[START INFORMATION SUPPLIED]

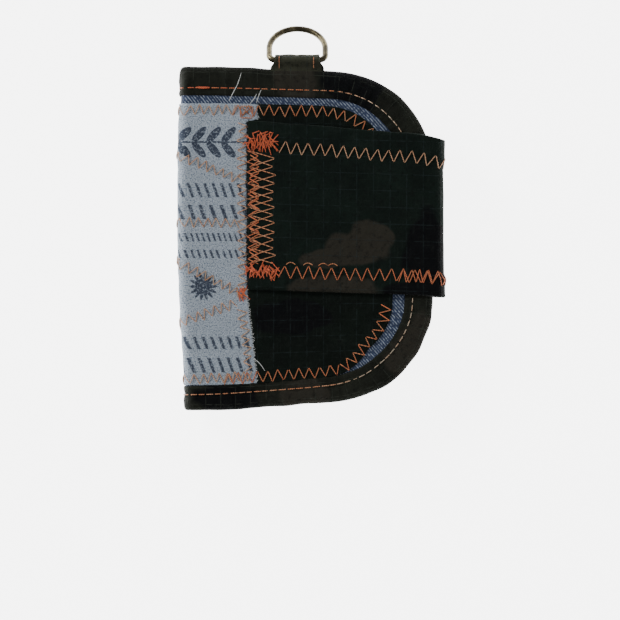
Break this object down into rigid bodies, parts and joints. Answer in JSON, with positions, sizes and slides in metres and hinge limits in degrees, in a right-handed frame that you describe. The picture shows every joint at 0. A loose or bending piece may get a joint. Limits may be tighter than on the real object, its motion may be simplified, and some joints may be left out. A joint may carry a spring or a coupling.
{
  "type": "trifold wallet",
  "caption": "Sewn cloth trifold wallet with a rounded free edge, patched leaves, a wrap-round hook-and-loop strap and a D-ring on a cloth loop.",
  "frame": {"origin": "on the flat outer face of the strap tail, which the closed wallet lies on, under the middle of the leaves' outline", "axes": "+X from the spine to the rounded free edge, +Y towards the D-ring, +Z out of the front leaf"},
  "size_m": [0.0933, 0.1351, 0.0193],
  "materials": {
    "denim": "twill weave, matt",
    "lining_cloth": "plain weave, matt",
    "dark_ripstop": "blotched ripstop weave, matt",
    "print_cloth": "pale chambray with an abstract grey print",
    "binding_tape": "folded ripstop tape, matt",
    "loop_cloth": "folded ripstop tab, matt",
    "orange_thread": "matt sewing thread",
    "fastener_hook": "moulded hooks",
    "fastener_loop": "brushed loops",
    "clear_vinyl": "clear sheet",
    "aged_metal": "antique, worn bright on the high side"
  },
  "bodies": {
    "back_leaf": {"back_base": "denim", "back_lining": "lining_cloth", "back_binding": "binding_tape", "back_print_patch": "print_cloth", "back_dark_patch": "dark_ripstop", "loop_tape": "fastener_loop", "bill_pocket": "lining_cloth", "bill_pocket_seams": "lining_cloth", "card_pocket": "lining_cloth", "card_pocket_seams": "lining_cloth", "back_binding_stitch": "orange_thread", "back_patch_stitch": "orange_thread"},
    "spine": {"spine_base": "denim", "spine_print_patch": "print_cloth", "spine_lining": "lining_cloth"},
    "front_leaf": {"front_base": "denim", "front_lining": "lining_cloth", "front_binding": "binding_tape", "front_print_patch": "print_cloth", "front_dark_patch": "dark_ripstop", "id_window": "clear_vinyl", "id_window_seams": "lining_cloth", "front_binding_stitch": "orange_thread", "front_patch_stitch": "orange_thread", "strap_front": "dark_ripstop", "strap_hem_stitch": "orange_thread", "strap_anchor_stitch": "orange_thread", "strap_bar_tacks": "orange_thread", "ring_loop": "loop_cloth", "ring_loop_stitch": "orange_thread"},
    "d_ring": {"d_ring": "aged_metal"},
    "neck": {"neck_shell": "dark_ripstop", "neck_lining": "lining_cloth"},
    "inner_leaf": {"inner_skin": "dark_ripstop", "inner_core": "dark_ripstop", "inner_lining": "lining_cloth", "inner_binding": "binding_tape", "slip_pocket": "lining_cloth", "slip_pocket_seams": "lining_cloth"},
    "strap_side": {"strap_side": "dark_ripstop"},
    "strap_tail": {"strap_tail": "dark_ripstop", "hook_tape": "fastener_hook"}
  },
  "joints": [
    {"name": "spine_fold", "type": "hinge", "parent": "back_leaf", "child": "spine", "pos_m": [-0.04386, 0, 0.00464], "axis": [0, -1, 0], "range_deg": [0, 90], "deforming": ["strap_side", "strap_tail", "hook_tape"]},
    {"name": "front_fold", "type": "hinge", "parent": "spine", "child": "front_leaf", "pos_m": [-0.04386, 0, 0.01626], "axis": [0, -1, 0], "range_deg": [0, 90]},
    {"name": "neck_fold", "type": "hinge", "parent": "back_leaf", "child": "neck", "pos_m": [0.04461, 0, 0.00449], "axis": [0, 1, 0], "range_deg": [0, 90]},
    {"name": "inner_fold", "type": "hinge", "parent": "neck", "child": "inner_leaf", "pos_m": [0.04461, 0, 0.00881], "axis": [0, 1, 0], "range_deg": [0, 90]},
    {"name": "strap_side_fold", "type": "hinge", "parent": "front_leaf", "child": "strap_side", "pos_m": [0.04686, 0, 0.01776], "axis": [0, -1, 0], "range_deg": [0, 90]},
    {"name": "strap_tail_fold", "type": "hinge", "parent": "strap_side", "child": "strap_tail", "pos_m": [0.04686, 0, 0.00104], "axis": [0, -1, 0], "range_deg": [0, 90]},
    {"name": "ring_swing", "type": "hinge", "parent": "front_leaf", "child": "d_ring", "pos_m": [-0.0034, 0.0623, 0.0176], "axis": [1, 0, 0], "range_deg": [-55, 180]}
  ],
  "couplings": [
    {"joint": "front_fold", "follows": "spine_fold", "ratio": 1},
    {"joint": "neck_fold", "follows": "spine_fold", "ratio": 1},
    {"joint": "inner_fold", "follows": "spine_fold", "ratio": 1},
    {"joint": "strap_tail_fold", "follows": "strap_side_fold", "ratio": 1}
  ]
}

[END INFORMATION SUPPLIED]

## DIRECTION
Would you copy out each line exactly as written?

## COMPLETE RESPONSE
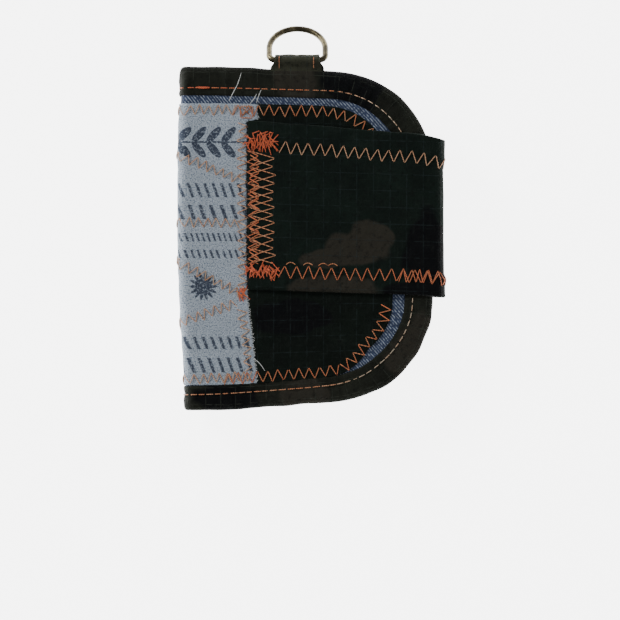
Break this object down into rigid bodies, parts and joints. Answer in JSON, with positions, sizes and slides in metres and hinge limits in degrees, in a right-handed frame that you describe. The picture shows every joint at 0. A loose or bending piece may get a joint. Limits may be tighter than on the real object, its motion may be simplified, and some joints may be left out. A joint may carry a spring or a coupling.
{
  "type": "trifold wallet",
  "caption": "Sewn cloth trifold wallet with a rounded free edge, patched leaves, a wrap-round hook-and-loop strap and a D-ring on a cloth loop.",
  "frame": {"origin": "on the flat outer face of the strap tail, which the closed wallet lies on, under the middle of the leaves' outline", "axes": "+X from the spine to the rounded free edge, +Y towards the D-ring, +Z out of the front leaf"},
  "size_m": [0.0933, 0.1351, 0.0193],
  "materials": {
    "denim": "twill weave, matt",
    "lining_cloth": "plain weave, matt",
    "dark_ripstop": "blotched ripstop weave, matt",
    "print_cloth": "pale chambray with an abstract grey print",
    "binding_tape": "folded ripstop tape, matt",
    "loop_cloth": "folded ripstop tab, matt",
    "orange_thread": "matt sewing thread",
    "fastener_hook": "moulded hooks",
    "fastener_loop": "brushed loops",
    "clear_vinyl": "clear sheet",
    "aged_metal": "antique, worn bright on the high side"
  },
  "bodies": {
    "back_leaf": {"back_base": "denim", "back_lining": "lining_cloth", "back_binding": "binding_tape", "back_print_patch": "print_cloth", "back_dark_patch": "dark_ripstop", "loop_tape": "fastener_loop", "bill_pocket": "lining_cloth", "bill_pocket_seams": "lining_cloth", "card_pocket": "lining_cloth", "card_pocket_seams": "lining_cloth", "back_binding_stitch": "orange_thread", "back_patch_stitch": "orange_thread"},
    "spine": {"spine_base": "denim", "spine_print_patch": "print_cloth", "spine_lining": "lining_cloth"},
    "front_leaf": {"front_base": "denim", "front_lining": "lining_cloth", "front_binding": "binding_tape", "front_print_patch": "print_cloth", "front_dark_patch": "dark_ripstop", "id_window": "clear_vinyl", "id_window_seams": "lining_cloth", "front_binding_stitch": "orange_thread", "front_patch_stitch": "orange_thread", "strap_front": "dark_ripstop", "strap_hem_stitch": "orange_thread", "strap_anchor_stitch": "orange_thread", "strap_bar_tacks": "orange_thread", "ring_loop": "loop_cloth", "ring_loop_stitch": "orange_thread"},
    "d_ring": {"d_ring": "aged_metal"},
    "neck": {"neck_shell": "dark_ripstop", "neck_lining": "lining_cloth"},
    "inner_leaf": {"inner_skin": "dark_ripstop", "inner_core": "dark_ripstop", "inner_lining": "lining_cloth", "inner_binding": "binding_tape", "slip_pocket": "lining_cloth", "slip_pocket_seams": "lining_cloth"},
    "strap_side": {"strap_side": "dark_ripstop"},
    "strap_tail": {"strap_tail": "dark_ripstop", "hook_tape": "fastener_hook"}
  },
  "joints": [
    {"name": "spine_fold", "type": "hinge", "parent": "back_leaf", "child": "spine", "pos_m": [-0.04386, 0, 0.00464], "axis": [0, -1, 0], "range_deg": [0, 90], "deforming": ["strap_side", "strap_tail", "hook_tape"]},
    {"name": "front_fold", "type": "hinge", "parent": "spine", "child": "front_leaf", "pos_m": [-0.04386, 0, 0.01626], "axis": [0, -1, 0], "range_deg": [0, 90]},
    {"name": "neck_fold", "type": "hinge", "parent": "back_leaf", "child": "neck", "pos_m": [0.04461, 0, 0.00449], "axis": [0, 1, 0], "range_deg": [0, 90]},
    {"name": "inner_fold", "type": "hinge", "parent": "neck", "child": "inner_leaf", "pos_m": [0.04461, 0, 0.00881], "axis": [0, 1, 0], "range_deg": [0, 90]},
    {"name": "strap_side_fold", "type": "hinge", "parent": "front_leaf", "child": "strap_side", "pos_m": [0.04686, 0, 0.01776], "axis": [0, -1, 0], "range_deg": [0, 90]},
    {"name": "strap_tail_fold", "type": "hinge", "parent": "strap_side", "child": "strap_tail", "pos_m": [0.04686, 0, 0.00104], "axis": [0, -1, 0], "range_deg": [0, 90]},
    {"name": "ring_swing", "type": "hinge", "parent": "front_leaf", "child": "d_ring", "pos_m": [-0.0034, 0.0623, 0.0176], "axis": [1, 0, 0], "range_deg": [-55, 180]}
  ],
  "couplings": [
    {"joint": "front_fold", "follows": "spine_fold", "ratio": 1},
    {"joint": "neck_fold", "follows": "spine_fold", "ratio": 1},
    {"joint": "inner_fold", "follows": "spine_fold", "ratio": 1},
    {"joint": "strap_tail_fold", "follows": "strap_side_fold", "ratio": 1}
  ]
}